The bad-taste life of a relentless sexual and political rebel and ever-scandalous bad boy of Italian cinema and the arts. Depending on your sexual and artistic likes, this behemoth will be a riveting or overwhelmingly tiresome experience. Pier Paolo Pasolini (1922-75) was a loose cannon even among his chosen brotherhood of gays: Though daily he played his homosexuality out to its most dangerous limit, he fought against gay rights, saying that to give gays political strength is to castrate their nonconformity and weaken their need to slap society on its cheek. A Marxist, he upbraided the Communist Party whenever it threatened to conform or to play footsie with the Church. An atheist, he made what may remain the starkest, most truth-seeking life of Christ ever filmed, The Gospel According to Sa Matthew. He was, in short, a creature of bitter contradictions and focused on being contradictory and unacceptable.
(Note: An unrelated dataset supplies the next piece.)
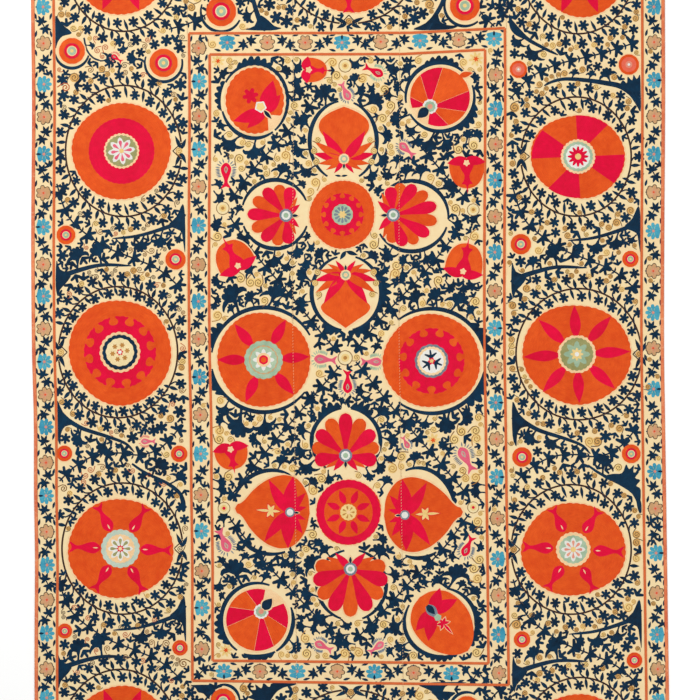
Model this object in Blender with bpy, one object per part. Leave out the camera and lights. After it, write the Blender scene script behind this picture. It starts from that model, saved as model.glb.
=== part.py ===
"""A suzani, a large embroidered cover, lying flat.

It is made of five widths of hand-woven cotton sewn edge to edge, with a narrow silk binding
sewn round the outside. The origin is on the surface it lies on, under the middle of the cover.
X runs across the cover, Y along it and Z up. The long edges lean and wave a little, as in cloth
that was cut and sewn by hand, and the seams between the widths follow them.
"""

import bmesh
import bpy
from mathutils import Vector

# Driving dimensions, in metres
COVER_LENGTH = 2.415
CLOTH_THICKNESS = 0.0016
BINDING_WIDTH = 0.0075
BINDING_THICKNESS = 0.0022
SEWN_GAP = 0.0003
EDGE_ROUNDING = 0.0004
STATION_STEP = 0.1

HALF_LENGTH = COVER_LENGTH / 2

# The two long edges, as (y, x of the left edge, x of the right edge), from the far end to the near one
LONG_EDGES = [
    (1.2075, -0.7970, 0.7862),
    (0.8920, -0.7975, 0.7870),
    (0.6300, -0.7950, 0.7875),
    (0.2800, -0.7970, 0.7855),
    (0.0170, -0.7950, 0.7850),
    (-0.1580, -0.7905, 0.7875),
    (-0.3330, -0.7900, 0.7900),
    (-0.5080, -0.7875, 0.7925),
    (-0.6830, -0.7885, 0.7950),
    (-0.8580, -0.7885, 0.7975),
    (-1.2075, -0.7875, 0.7970),
]

# Where each width of cloth begins and ends, as shares of the way from the left edge to the right one
CLOTH_WIDTHS = [
    ("width_1_left_border", 0.0, 0.2465),
    ("width_2_left_field", 0.2465, 0.413),
    ("width_3_middle_field", 0.413, 0.581),
    ("width_4_right_field", 0.581, 0.75),
    ("width_5_right_border", 0.75, 1.0),
]

COTTON_COLOUR = (0.86, 0.70, 0.42, 1.0)
BINDING_COLOUR = (0.70, 0.20, 0.06, 1.0)


def clear_scene():
    for thing in list(bpy.data.objects):
        bpy.data.objects.remove(thing, do_unlink=True)


def cloth_material(name, colour, roughness):
    material = bpy.data.materials.new(name)
    material.use_nodes = True
    shader = material.node_tree.nodes["Principled BSDF"]
    shader.inputs["Base Color"].default_value = colour
    shader.inputs["Roughness"].default_value = roughness
    shader.inputs["Metallic"].default_value = 0.0
    return material


def smooth_between(before, low, high, after, t):
    """A smooth curve through low at t = 0 and high at t = 1, led by the values on either side."""
    return 0.5 * (
        2 * low
        + (high - before) * t
        + (2 * before - 5 * low + 4 * high - after) * t**2
        + (3 * low - before - 3 * high + after) * t**3
    )


def long_edge_x(y, column):
    """x of a long edge at y. Column 1 of the table is the left edge and column 2 the right one."""
    rows = LONG_EDGES
    y = max(min(y, rows[0][0]), rows[-1][0])
    i = 0
    while i < len(rows) - 2 and y < rows[i + 1][0]:
        i += 1
    t = (rows[i][0] - y) / (rows[i][0] - rows[i + 1][0])
    values = [rows[max(0, min(len(rows) - 1, k))][column] for k in (i - 1, i, i + 1, i + 2)]
    return smooth_between(*values, t)


def across(share, y):
    """x of the point that lies this share of the way from the left edge to the right one."""
    left = long_edge_x(y, 1)
    right = long_edge_x(y, 2)
    return left + share * (right - left)


def stations():
    """Places along the cover from the near end to the far one, as shares of the half length."""
    count = round(COVER_LENGTH / STATION_STEP)
    return [-1 + 2 * i / count for i in range(count + 1)]


def strip(name, rails, thickness, material):
    """A flat strip of cloth between two rows of points, with its upper rim rounded."""
    mesh = bpy.data.meshes.new(name)
    shape = bmesh.new()
    rows = [[shape.verts.new(point) for point in rail] for rail in rails]
    faces = []
    for i in range(len(rows[0]) - 1):
        faces.append(shape.faces.new((rows[0][i], rows[1][i], rows[1][i + 1], rows[0][i + 1])))
    raised = bmesh.ops.extrude_face_region(shape, geom=faces)
    upper = [item for item in raised["geom"] if isinstance(item, bmesh.types.BMVert)]
    bmesh.ops.translate(shape, verts=upper, vec=Vector((0, 0, thickness)))
    bmesh.ops.recalc_face_normals(shape, faces=shape.faces)
    shape.edges.ensure_lookup_table()
    upper_set = set(upper)
    rim = shape.edges.layers.float.new("bevel_weight_edge")
    for edge in shape.edges:
        walls = [face for face in edge.link_faces if abs(face.normal.z) < 0.5]
        if len(walls) == 1 and set(edge.verts) <= upper_set:
            edge[rim] = 1.0
    shape.to_mesh(mesh)
    shape.free()
    mesh.materials.append(material)
    thing = bpy.data.objects.new(name, mesh)
    bpy.context.collection.objects.link(thing)
    rounding = thing.modifiers.new("rounded_rim", "BEVEL")
    rounding.limit_method = "WEIGHT"
    rounding.width = EDGE_ROUNDING
    rounding.segments = 2
    return thing


def rail_along(share, shift, inset):
    """A row of points up the cover, shifted across from this share and drawn in at both ends by inset."""
    rail = []
    for along in stations():
        y = along * (HALF_LENGTH - inset)
        rail.append((across(share, y) + shift, y, 0.0))
    return rail


def width_of_cloth(name, first, last, material):
    """One loom width, which stops short of its neighbours and of the binding by the sewn gap."""
    clear_of_binding = BINDING_WIDTH + SEWN_GAP
    left_inset = clear_of_binding if first == 0.0 else SEWN_GAP / 2
    right_inset = clear_of_binding if last == 1.0 else SEWN_GAP / 2
    rails = [
        rail_along(first, left_inset, clear_of_binding),
        rail_along(last, -right_inset, clear_of_binding),
    ]
    return strip(name, rails, CLOTH_THICKNESS, material)


def side_binding(name, share, inward, material):
    """The binding down one long edge. It runs past the ends of the cloth to the corners."""
    rails = [rail_along(share, 0.0, 0.0), rail_along(share, inward * BINDING_WIDTH, 0.0)]
    return strip(name, rails, BINDING_THICKNESS, material)


def end_binding(name, end, material):
    """The binding across one end, which butts against the two side bindings."""
    rails = []
    for depth in (0.0, BINDING_WIDTH):
        y = end * (HALF_LENGTH - depth)
        low = across(0.0, y) + BINDING_WIDTH + SEWN_GAP
        high = across(1.0, y) - BINDING_WIDTH - SEWN_GAP
        count = round((high - low) / STATION_STEP)
        rails.append([(low + (high - low) * i / count, y, 0.0) for i in range(count + 1)])
    return strip(name, rails, BINDING_THICKNESS, material)


def main():
    clear_scene()
    cotton = cloth_material("embroidered_cotton", COTTON_COLOUR, 0.85)
    silk = cloth_material("silk_binding", BINDING_COLOUR, 0.6)
    for name, first, last in CLOTH_WIDTHS:
        width_of_cloth(name, first, last, cotton)
    side_binding("binding_left", 0.0, 1, silk)
    side_binding("binding_right", 1.0, -1, silk)
    end_binding("binding_far_end", 1, silk)
    end_binding("binding_near_end", -1, silk)


main()
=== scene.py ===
"""The looks of the embroidered cover: its cotton widths, its binding, and every motif sewn on it.

All drawing here is in millimetres, flat on the cover, with the origin under its middle, X to the
right and Y towards the far end. Angles are in degrees, anticlockwise from X.
"""

import math
import random

import bpy
import numpy as np
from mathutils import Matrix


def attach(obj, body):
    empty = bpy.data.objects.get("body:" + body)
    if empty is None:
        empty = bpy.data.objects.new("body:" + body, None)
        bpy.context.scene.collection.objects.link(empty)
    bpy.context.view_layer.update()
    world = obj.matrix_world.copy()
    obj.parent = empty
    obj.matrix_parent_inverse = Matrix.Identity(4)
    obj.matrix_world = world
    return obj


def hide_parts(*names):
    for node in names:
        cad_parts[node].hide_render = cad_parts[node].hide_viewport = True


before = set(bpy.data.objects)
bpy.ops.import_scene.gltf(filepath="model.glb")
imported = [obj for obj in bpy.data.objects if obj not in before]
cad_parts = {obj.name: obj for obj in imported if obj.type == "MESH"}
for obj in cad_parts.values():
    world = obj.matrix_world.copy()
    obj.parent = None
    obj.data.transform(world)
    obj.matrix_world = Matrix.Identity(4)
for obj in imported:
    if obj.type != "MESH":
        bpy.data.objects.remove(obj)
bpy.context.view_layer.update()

METRES = 0.001

# The cover
COVER_LENGTH = 2415.0
CLOTH_THICKNESS = 1.6
BINDING_WIDTH = 7.5
SEAM_DIP = 0.7
SEAM_REACH = 5.0

# The two long edges, as (y, x of the left edge, x of the right edge), as they are in the CAD part
LONG_EDGES = [
    (1207.5, -797.0, 786.2),
    (892.0, -797.5, 787.0),
    (630.0, -795.0, 787.5),
    (280.0, -797.0, 785.5),
    (17.0, -795.0, 785.0),
    (-158.0, -790.5, 787.5),
    (-333.0, -790.0, 790.0),
    (-508.0, -787.5, 792.5),
    (-683.0, -788.5, 795.0),
    (-858.0, -788.5, 797.5),
    (-1207.5, -787.5, 797.0),
]
EDGE_Y = np.array([row[0] for row in LONG_EDGES])
EDGE_X = {side: np.array([row[side] for row in LONG_EDGES]) for side in (1, 2)}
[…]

According to first-time author Schwartz, at the heart of the man and the artist lay a white-hot, molten mother-love, returned twofold by Susanna, his mother. Throughout adult life and despite his obsessed nightly search for a complaisant adolescent, Pasolini was ever under his mother's roof. She waited up, and he adored and sanctified her. Having worked up a reputation as a notorious poet/essayist/novelist, be began his film career as a scenarist for Fellini and Bolognini, then graduated to directing. His filmmaking falls into three periods, with a startling turn from antisocial subjects to a trilogy of erotic medieval classics that Pasolini thought the most subversive of his works in that they showed the common summer-warmth lost by sterile present-day society. Encyclopedic, microscopic portrait of a lean and thin-lipped narcissist, murdered by a 17-year-old thug he was paying to service.